Facebook blames me for living a terribly sheltered life and not making friends beyond my socio-demographic group: the same US study found that only 23 per cent of people in your friends list have completely opposing political views to you.
All that said, something doesn’t feel right about believing the conclusions Facebook gave from the Facebook-initiated study undertaken by internal Facebook researchers using data only Facebook has access to.
Can statistics from social media during the 2015 elections help us get to the bottom of this?

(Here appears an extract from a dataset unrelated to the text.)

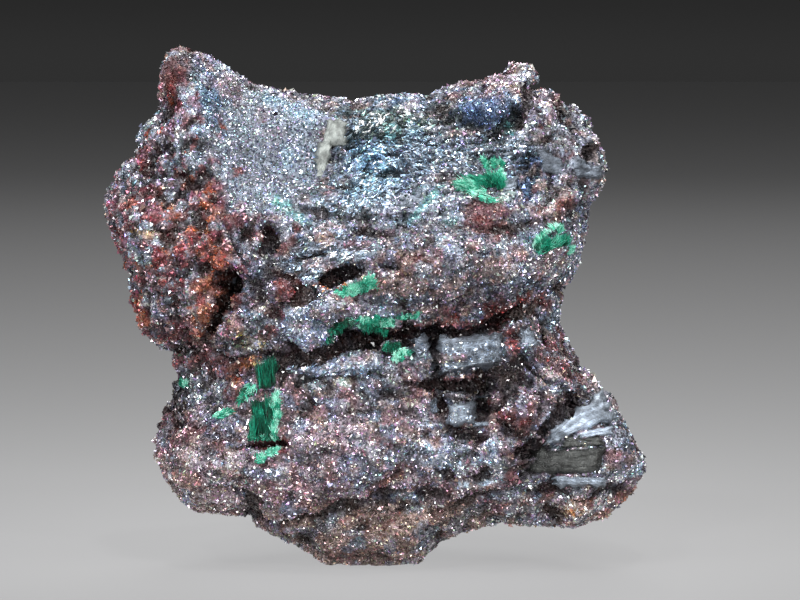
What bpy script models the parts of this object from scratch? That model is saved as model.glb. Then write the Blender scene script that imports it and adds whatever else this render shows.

Social media and the 2015 election
The 2015 election was predicted as being the first election that really harnessed the power of campaigning on social media. It didn’t fulfil this prophecy, but there are a few helpful stats that shed some light and ultimately provide credibility to Facebook’s study:
1. Only 9 per cent of Facebook users openly state their political allegiance. The other 91 per cent of my ‘friends’ may be Tories that just don’t feel the need to post their political opinions online. That’s backed up by stat number two.
2. Labour had 62 per cent more Facebook shares than the Conservatives (539,802 to 201,535). Labour also beat Conservatives on Youtube, Twitter and Instagram engagement. Perhaps Labour supporters are more likely to a) be on social media and b) share their political opinion on social media. Hence the unanimous Tory hate on my news feed.
I guess my conclusion is that Facebook isn’t whitewashing any political opinions or forcing ideologies on you. Instead, the unanimous Tory hate is probably a result of not spreading my friendship net wide enough, or having friends who don’t feel comfortable voicing their political opinions.
Although I’d initially hoped to uncover the greatest scandal in modern politics, along the way I discovered that the political opinions and messages we consume online are dangerously unrepresentative of the political thoughts and movements of a nation. Now I’m off to send friend requests to some right-wing voters and hippies.